For most problems with Adam optimizer, 0.001 (1e-3) is a reasonable starting point. For SGD with momentum, try 0.01 or 0.1. However, always validate with your specific problem.
How do I know if my learning rate is too high or too low?
Monitor your training loss curve:
- Too high: Loss oscillates or diverges to infinity
- Too low: Loss decreases very slowly or plateaus prematurely
- Just right: Smooth, consistent decrease in loss
Should I use a fixed learning rate or a schedule?
For most practical applications, learning rate schedules perform better than fixed rates.
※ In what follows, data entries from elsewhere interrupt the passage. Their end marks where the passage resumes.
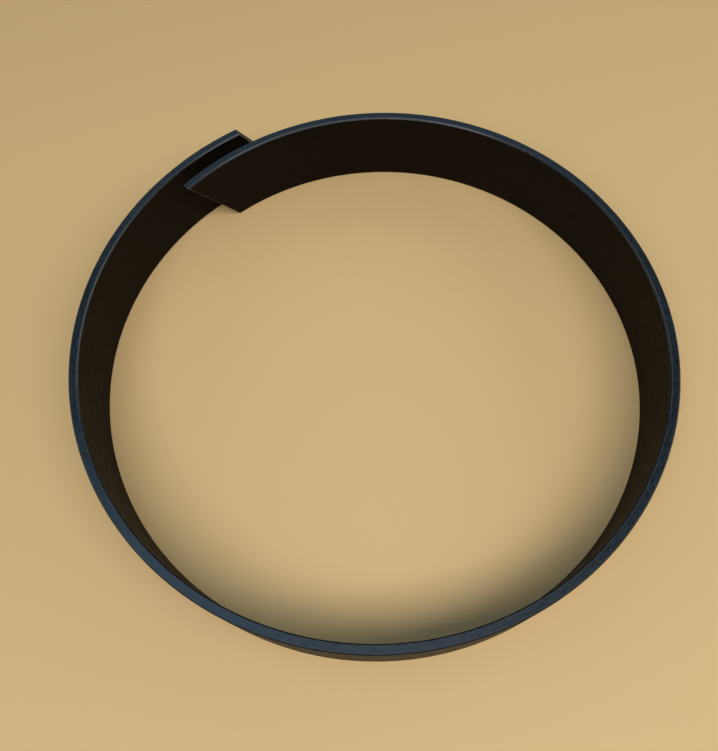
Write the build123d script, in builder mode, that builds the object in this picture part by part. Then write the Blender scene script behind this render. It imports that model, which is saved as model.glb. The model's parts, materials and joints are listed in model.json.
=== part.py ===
"""Split guide ring for a hydraulic piston: one flat plastic strip, curled a little past one turn.

The strip stands on edge. Its lower edge is at z = 0, +Z is the ring's axis, the split is at +Y and
the back of the curl is at -Y. The origin is the middle of the ring's footprint. All sizes are in
millimetres, and angles are in degrees.

The ring bends over its whole length when it is sprung open. Seven sections of the one strip carry
that bend, and meet at six flex lines, which lie across the strip at the middle of its thickness.
"""

import os
from collections import namedtuple
from math import degrees, pi, radians

from build123d import *

# The strip, which fills a groove in a piston that runs in a cylinder bore.
BORE_DIAMETER = 200.0
STRIP_THICKNESS = 3.0
STRIP_WIDTH = 30.0
FITTED_END_GAP = 2.7
INNER_CHAMFER = 0.45
OUTER_CHAMFER = 0.25
END_CUT_ANGLE = 30.0  # between the sawn ends and the ring's axis

# The free curl, at the middle of the strip's thickness.
BACK_RADIUS = 93.6
CURL_PITCH = 8.3  # how much the radius falls in one turn, from the outer end to the inner end
BACK_DIRECTION = 270.0

# The sections: how far round from the back each arm bends, and the clearance at each flex line.
FLEX_ANGLES = (30.0, 80.0, 130.0)
SEAM_GAP = 0.4

STRIP_LENGTH = pi * (BORE_DIAMETER - STRIP_THICKNESS) - FITTED_END_GAP
HALF_WRAP = degrees(STRIP_LENGTH / BACK_RADIUS) / 2
SAW_ALLOWANCE = 12.0  # extra wrap past the middle of a sawn end, which the cut takes off

Arc = namedtuple("Arc", "name center radius start stop")


def direction(angle):
    """Unit vector in the ring's plane, counter-clockwise from +X."""
    return Vector(1, 0, 0).rotate(Axis.Z, angle)


def arm_arcs(arm, side, back):
    """Arcs of one arm, from the back to its end, each running smoothly out of the one before it.

    The inner arm (side = 1) runs counter-clockwise and tightens, and the outer arm (side = -1) runs
    clockwise and widens.
    """
    arcs = []
    previous = back
    limits = FLEX_ANGLES + (HALF_WRAP,)
    for stretch, near, far in zip(("root", "middle", "tip"), limits[:-1], limits[1:]):
        radius = BACK_RADIUS - side * CURL_PITCH * (near + far) / 2 / 360
        meeting = direction(BACK_DIRECTION + side * near)
        center = previous.center + meeting * (previous.radius - radius)
        ends = sorted((BACK_DIRECTION + side * near, BACK_DIRECTION + side * far))
        previous = Arc(f"{arm}_{stretch}", center, radius, ends[0], ends[1])
        arcs.append(previous)
    return arcs


def centred(arcs):
    """The same arcs, moved so that the middle of the ring's footprint is the origin."""
    reach = {}
    for arc in arcs:
        for side in (0, 90, 180, 270, 360):
            if arc.start < side < arc.stop:
                edge = arc.center + direction(side) * (arc.radius + STRIP_THICKNESS / 2)
                reach.setdefault(side % 360, []).append(edge)
    left = min(point.X for point in reach[180])
    right = max(point.X for point in reach[0])
    front = max(point.Y for point in reach[90])
    back = min(point.Y for point in reach[270])
    middle = Vector((left + right) / 2, (front + back) / 2, 0)
    return [arc._replace(center=arc.center - middle) for arc in arcs]


def strip_arcs():
    """All the arcs, from the outer end to the inner end."""
    back = Arc(
        "back_arc",
        Vector(0, 0, 0),
        BACK_RADIUS,
        BACK_DIRECTION - FLEX_ANGLES[0],
        BACK_DIRECTION + FLEX_ANGLES[0],
    )
    outer = arm_arcs("outer_arm", -1, back)
    inner = arm_arcs("inner_arm", 1, back)
    return centred(outer[::-1] + [back] + inner)


def saw_plane(arc, angle):
    """Plane of a sawn end: it holds the radial direction and leans along the strip as it rises."""
    outward = direction(angle)
    along = direction(angle + 90)
    middle = arc.center + outward * arc.radius + Vector(0, 0, STRIP_WIDTH / 2)
    normal = along.rotate(Axis(middle, outward), 180 - END_CUT_ANGLE)
    return Plane(origin=middle, x_dir=outward, z_dir=normal)


def make_section(arc, starts_sawn, ends_sawn):
    """One stretch of the strip: its chamfered cross-section, turned about the arc's centre."""
    seam = degrees(SEAM_GAP / 2 / arc.radius)
    start = arc.start - SAW_ALLOWANCE if starts_sawn else arc.start + seam
    stop = arc.stop + SAW_ALLOWANCE if ends_sawn else arc.stop - seam
    profile_plane = Plane(origin=arc.center, x_dir=direction(start), z_dir=direction(start - 90))
    with BuildPart() as section:
        with BuildSketch(profile_plane) as profile:
            with Locations((arc.radius, STRIP_WIDTH / 2)):
                Rectangle(STRIP_THICKNESS, STRIP_WIDTH)
            chamfer(profile.vertices().sort_by(Axis.X)[:2], INNER_CHAMFER)
            chamfer(profile.vertices().sort_by(Axis.X)[-2:], OUTER_CHAMFER)
        revolve(axis=Axis(arc.center, (0, 0, 1)), revolution_arc=stop - start)
        if starts_sawn:
            split(bisect_by=saw_plane(arc, arc.start), keep=Keep.BOTTOM)
        if ends_sawn:
            split(bisect_by=saw_plane(arc, arc.stop), keep=Keep.TOP)
    section.part.label = arc.name
    return section


os.makedirs("parts", exist_ok=True)

arcs = strip_arcs()
for arc in arcs:
    section = make_section(arc, starts_sawn=arc is arcs[0], ends_sawn=arc is arcs[-1])
    export_step(section.part, f"parts/{arc.name}.step")
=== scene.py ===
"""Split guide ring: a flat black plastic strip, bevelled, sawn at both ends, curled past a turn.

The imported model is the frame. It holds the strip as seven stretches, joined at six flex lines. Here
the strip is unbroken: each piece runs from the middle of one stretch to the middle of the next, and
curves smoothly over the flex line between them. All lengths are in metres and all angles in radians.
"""

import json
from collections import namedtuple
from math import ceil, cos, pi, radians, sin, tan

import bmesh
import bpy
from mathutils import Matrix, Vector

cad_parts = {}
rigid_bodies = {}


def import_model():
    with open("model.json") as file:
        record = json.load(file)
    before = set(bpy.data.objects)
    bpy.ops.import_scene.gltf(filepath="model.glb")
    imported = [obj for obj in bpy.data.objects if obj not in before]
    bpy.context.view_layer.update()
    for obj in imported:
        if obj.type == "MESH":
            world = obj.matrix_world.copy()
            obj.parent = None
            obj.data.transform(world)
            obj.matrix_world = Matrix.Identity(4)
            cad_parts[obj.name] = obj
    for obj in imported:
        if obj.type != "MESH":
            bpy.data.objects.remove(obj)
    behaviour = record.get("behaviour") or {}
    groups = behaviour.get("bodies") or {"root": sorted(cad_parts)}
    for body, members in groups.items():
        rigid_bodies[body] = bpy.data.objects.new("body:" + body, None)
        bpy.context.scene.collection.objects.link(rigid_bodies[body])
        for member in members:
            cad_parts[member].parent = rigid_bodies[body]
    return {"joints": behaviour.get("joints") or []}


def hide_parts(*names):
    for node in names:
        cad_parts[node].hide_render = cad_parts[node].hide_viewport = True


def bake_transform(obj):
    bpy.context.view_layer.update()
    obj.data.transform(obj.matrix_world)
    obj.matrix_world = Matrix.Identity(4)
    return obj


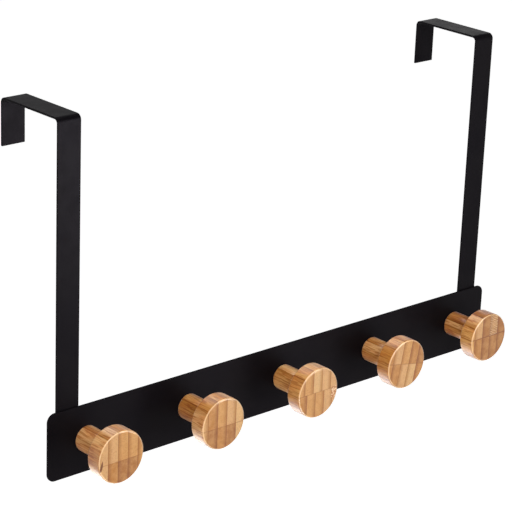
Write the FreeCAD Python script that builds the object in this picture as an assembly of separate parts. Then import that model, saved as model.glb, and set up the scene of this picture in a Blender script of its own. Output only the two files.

Even simple schedules like step decay or cosine annealing can significantly improve results.
How does batch size affect learning rate choice?
Generally, larger batch sizes allow for larger learning rates (following the linear scaling rule). However, very large batch sizes may require warmup periods to maintain stability.
What’s the difference between learning rate and momentum?
Learning rate controls the size of parameter updates, while momentum (in optimizers like SGD with momentum) helps accelerate gradients in the right directions and dampen oscillations.
Can I use different learning rates for different layers?
Yes, and this can sometimes help. For example, fine-tuning often uses lower learning rates for pre-trained layers and higher rates for new layers. Some optimizers like Adam implicitly do this through their adaptive learning rate mechanism.
How often should I decay the learning rate?
Common practices include:
- Decay by a factor (typically 0.1 or 0.5) every N epochs (e.g., every 30 epochs)
- Decay when validation loss plateaus (using callbacks like ReduceLROnPlateau)
- Use continuous schedules like cosine annealing
What’s the learning rate warmup and when should I use it?
Warmup gradually increases the learning rate from a small value to the target rate over a specified number of steps. It’s particularly useful for:
- Transformer models
- Training with very large batch sizes
- Situations where initial gradients may be unstable
Typical warmup periods range from 500 to 10,000 steps depending on the problem size.